DATA PROVIDED
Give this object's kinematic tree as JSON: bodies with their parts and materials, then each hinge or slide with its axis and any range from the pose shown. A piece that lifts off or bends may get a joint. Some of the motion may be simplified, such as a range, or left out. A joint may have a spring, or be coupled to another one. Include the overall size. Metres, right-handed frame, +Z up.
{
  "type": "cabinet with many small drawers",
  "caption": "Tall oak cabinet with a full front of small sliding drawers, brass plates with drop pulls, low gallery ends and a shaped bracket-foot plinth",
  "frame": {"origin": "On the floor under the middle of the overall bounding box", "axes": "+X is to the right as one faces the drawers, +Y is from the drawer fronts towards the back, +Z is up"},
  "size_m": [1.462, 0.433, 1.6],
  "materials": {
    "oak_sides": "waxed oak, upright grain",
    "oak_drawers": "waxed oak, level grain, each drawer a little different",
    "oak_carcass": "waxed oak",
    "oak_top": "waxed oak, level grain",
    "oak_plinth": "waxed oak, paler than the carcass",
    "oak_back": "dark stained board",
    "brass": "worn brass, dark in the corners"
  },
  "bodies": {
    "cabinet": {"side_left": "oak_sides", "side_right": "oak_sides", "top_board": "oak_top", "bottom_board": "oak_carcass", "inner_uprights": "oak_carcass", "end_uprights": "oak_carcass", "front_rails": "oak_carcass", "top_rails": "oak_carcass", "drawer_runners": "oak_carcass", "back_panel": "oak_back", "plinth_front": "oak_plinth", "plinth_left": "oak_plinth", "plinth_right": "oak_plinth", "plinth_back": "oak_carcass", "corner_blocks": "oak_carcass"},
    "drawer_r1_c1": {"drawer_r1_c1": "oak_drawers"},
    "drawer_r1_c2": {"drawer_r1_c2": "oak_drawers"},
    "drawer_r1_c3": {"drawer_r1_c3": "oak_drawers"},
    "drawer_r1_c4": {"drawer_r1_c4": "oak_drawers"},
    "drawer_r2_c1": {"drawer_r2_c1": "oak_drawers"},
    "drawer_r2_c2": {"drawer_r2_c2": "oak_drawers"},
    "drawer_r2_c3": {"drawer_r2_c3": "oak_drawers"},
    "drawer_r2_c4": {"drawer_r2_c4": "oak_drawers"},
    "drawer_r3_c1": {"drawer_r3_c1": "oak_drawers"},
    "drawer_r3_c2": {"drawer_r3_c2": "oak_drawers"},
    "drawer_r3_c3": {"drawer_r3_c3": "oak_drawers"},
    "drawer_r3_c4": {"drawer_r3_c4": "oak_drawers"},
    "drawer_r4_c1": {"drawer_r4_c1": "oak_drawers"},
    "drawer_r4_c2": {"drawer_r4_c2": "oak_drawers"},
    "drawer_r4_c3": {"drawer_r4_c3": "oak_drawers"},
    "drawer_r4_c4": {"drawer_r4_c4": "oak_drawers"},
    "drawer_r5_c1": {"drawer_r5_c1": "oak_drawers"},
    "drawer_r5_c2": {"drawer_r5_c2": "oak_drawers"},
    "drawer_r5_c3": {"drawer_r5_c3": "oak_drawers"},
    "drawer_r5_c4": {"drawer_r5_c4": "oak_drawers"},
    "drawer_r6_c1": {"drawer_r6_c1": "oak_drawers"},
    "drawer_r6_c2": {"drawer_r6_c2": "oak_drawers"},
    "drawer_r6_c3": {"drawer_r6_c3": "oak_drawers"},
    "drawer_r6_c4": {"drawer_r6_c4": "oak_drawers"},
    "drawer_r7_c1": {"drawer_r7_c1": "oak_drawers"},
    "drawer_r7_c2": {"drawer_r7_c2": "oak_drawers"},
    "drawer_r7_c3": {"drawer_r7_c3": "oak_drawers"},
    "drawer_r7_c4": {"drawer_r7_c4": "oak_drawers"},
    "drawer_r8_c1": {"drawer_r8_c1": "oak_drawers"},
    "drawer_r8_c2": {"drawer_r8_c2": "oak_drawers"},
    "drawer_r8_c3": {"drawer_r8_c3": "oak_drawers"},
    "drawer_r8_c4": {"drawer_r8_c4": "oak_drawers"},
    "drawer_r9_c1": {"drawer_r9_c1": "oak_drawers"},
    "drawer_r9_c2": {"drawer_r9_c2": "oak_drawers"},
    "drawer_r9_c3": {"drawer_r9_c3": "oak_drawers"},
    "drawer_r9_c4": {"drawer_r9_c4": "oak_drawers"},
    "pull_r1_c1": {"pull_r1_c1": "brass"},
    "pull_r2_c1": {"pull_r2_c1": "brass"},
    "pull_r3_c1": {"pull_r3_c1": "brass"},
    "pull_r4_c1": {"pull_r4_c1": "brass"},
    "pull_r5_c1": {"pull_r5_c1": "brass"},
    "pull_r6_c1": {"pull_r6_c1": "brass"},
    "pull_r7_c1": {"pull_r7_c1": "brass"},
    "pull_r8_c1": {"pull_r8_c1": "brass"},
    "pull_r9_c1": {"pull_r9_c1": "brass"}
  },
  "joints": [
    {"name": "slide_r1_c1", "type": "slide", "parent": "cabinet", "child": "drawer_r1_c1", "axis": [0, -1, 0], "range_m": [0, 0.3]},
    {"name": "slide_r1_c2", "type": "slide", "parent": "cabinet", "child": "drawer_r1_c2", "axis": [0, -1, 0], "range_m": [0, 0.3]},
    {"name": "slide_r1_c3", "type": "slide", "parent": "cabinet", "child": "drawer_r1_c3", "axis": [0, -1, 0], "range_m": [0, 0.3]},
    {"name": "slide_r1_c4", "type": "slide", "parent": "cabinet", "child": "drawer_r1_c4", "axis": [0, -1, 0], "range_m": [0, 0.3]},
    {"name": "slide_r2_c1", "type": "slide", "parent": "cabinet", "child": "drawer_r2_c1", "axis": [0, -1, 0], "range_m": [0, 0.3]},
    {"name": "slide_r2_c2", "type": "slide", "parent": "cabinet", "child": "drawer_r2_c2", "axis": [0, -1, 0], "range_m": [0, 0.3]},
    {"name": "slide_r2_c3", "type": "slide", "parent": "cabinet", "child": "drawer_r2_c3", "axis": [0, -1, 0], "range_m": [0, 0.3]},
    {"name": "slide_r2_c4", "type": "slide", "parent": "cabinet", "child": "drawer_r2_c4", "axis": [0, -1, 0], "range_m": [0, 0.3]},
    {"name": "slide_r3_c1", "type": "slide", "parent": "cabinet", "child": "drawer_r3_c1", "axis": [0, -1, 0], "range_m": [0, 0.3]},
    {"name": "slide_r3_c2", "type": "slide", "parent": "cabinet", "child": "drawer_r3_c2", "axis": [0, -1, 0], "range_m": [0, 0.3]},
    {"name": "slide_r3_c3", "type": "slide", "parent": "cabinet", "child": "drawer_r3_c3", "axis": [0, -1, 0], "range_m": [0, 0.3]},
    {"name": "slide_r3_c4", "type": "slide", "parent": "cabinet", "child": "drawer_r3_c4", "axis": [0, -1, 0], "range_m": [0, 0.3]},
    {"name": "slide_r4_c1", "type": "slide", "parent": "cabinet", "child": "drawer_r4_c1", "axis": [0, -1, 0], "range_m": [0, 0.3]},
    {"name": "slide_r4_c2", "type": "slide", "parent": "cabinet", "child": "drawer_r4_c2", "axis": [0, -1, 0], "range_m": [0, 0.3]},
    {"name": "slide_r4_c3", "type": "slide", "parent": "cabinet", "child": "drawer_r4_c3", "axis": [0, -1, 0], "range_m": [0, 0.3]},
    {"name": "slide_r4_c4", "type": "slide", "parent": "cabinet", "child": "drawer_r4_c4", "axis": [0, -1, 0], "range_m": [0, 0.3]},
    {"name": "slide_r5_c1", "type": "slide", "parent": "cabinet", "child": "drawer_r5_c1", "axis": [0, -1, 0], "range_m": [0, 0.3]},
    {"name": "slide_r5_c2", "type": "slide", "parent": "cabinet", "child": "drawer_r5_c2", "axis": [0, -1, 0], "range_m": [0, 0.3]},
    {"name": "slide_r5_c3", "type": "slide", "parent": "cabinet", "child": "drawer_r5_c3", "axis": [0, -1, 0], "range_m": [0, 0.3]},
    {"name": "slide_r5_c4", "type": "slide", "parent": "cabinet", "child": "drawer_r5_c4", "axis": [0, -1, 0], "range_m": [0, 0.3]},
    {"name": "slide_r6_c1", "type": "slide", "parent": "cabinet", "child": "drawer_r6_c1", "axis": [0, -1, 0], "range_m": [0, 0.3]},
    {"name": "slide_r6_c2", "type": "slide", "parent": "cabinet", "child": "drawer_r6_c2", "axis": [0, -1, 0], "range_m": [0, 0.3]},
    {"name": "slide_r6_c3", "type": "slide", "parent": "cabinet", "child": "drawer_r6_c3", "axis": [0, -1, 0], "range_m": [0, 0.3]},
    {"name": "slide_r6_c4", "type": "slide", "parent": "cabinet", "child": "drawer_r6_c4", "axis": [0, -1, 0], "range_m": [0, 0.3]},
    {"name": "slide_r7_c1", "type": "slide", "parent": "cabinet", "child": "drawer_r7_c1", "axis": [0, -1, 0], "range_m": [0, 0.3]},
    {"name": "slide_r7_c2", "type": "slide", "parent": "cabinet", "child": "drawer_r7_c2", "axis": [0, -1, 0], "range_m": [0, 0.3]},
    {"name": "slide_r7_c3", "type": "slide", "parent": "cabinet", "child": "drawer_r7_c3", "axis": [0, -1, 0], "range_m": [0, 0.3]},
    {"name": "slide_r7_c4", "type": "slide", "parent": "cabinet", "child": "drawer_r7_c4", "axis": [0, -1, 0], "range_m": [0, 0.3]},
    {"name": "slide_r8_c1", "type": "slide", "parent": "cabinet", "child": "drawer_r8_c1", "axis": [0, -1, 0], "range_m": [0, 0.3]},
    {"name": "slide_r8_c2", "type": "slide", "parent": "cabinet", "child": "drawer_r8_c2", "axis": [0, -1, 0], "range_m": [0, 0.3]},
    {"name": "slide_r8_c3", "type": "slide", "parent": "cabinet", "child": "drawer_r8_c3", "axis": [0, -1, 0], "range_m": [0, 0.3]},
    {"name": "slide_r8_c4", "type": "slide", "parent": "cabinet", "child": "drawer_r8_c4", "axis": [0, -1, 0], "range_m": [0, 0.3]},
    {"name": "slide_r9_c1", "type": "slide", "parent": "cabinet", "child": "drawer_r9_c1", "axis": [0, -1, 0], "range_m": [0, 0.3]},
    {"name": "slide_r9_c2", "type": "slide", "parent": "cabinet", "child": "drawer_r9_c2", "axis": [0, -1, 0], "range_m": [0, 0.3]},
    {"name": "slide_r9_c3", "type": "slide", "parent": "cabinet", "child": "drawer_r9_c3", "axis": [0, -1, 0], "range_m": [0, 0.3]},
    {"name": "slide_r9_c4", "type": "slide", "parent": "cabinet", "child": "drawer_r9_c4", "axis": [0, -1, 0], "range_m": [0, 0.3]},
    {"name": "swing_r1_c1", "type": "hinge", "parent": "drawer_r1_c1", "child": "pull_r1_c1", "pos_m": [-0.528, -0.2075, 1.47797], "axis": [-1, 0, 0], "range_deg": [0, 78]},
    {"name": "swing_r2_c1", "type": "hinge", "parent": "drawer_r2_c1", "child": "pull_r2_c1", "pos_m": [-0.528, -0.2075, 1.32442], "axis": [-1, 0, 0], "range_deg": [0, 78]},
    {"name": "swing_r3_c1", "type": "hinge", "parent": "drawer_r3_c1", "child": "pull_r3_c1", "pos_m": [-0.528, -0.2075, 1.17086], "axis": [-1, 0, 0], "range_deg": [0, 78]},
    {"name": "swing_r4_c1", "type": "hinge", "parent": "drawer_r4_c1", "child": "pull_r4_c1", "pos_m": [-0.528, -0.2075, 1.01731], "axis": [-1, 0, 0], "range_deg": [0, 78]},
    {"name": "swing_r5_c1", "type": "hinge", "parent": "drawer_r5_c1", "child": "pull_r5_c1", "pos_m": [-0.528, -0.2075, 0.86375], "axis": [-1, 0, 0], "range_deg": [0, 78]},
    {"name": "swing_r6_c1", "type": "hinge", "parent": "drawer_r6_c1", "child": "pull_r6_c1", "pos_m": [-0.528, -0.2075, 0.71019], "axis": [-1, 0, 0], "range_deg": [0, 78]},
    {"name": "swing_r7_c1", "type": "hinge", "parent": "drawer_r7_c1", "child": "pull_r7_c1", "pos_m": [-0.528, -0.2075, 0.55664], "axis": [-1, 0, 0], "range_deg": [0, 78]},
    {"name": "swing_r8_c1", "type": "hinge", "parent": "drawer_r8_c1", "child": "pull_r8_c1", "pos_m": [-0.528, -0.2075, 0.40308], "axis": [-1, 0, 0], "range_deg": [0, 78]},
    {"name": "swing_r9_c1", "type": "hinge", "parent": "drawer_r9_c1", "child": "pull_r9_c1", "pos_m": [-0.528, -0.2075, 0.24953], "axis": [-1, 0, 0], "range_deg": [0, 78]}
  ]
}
...
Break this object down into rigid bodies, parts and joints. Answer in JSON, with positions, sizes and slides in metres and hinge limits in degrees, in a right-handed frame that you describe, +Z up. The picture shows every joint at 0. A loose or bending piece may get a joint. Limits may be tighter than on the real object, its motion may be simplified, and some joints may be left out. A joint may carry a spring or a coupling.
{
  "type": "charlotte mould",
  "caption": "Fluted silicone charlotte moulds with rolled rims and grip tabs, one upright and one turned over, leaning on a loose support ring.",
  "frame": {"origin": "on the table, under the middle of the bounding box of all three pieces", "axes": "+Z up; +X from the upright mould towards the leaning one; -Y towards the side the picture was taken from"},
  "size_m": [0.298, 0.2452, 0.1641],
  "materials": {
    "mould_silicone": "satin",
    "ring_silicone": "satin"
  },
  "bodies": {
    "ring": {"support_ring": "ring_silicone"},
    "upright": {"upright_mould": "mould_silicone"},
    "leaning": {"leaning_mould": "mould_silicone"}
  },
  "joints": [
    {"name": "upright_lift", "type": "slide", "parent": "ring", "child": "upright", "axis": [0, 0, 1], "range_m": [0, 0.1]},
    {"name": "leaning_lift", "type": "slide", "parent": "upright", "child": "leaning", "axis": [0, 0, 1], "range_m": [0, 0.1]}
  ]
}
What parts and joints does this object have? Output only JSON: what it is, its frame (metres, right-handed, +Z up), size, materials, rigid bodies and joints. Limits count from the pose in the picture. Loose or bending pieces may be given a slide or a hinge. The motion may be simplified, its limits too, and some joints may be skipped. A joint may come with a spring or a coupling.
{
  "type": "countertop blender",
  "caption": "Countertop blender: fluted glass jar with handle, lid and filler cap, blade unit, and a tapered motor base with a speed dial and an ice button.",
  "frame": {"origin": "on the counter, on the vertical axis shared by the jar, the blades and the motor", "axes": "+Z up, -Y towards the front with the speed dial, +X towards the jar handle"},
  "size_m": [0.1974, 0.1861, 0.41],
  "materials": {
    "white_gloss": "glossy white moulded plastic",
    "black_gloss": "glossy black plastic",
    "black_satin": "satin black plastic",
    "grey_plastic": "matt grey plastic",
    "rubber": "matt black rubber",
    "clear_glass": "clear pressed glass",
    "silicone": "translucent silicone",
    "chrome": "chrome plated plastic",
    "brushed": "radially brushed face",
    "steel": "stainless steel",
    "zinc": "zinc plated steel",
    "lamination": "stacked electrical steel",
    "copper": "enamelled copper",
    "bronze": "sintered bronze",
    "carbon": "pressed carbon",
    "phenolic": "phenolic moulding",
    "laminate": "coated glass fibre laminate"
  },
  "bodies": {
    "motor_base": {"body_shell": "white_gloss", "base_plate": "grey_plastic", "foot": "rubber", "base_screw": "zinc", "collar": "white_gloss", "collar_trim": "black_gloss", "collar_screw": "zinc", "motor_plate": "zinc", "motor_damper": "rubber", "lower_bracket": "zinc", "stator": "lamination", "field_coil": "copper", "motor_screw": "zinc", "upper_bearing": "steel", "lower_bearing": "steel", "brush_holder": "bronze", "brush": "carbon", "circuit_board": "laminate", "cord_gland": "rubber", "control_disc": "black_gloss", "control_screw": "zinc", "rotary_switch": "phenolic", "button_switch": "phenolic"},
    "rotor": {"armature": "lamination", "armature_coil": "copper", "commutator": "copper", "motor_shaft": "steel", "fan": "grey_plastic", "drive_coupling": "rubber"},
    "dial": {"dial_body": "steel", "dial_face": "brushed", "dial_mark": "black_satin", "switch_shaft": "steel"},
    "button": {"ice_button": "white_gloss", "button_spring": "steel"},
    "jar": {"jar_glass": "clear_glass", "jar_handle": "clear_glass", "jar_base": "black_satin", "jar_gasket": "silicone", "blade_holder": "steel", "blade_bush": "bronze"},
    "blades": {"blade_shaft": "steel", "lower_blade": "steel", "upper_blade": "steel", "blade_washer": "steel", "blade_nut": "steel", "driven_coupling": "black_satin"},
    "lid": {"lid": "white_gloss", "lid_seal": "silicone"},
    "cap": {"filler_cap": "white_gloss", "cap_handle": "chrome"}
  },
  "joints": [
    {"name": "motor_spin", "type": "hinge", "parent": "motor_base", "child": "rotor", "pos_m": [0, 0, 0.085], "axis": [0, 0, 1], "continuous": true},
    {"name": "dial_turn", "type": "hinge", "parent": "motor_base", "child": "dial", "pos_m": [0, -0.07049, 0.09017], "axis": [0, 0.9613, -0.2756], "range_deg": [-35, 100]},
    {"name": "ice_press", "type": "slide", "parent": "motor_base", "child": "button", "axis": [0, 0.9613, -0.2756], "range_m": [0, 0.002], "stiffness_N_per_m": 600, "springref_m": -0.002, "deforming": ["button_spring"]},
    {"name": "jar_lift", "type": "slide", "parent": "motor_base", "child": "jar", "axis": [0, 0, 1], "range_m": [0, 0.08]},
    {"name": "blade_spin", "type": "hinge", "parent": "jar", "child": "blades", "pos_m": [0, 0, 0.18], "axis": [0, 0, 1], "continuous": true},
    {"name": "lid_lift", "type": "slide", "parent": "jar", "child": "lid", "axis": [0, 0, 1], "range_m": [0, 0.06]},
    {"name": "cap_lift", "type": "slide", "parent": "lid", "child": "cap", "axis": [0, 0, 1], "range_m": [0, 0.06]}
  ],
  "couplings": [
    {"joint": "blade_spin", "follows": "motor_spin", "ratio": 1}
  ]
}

DIRECTIVE
Check each line above for the word "overall", and copy the lines where it appears.

WRITTEN SOLUTION
Give this object's kinematic tree as JSON: bodies with their parts and materials, then each hinge or slide with its axis and any range from the pose shown. A piece that lifts off or bends may get a joint. Some of the motion may be simplified, such as a range, or left out. A joint may have a spring, or be coupled to another one. Include the overall size. Metres, right-handed frame, +Z up.
  "frame": {"origin": "On the floor under the middle of the overall bounding box", "axes": "+X is to the right as one faces the drawers, +Y is from the drawer fronts towards the back, +Z is up"},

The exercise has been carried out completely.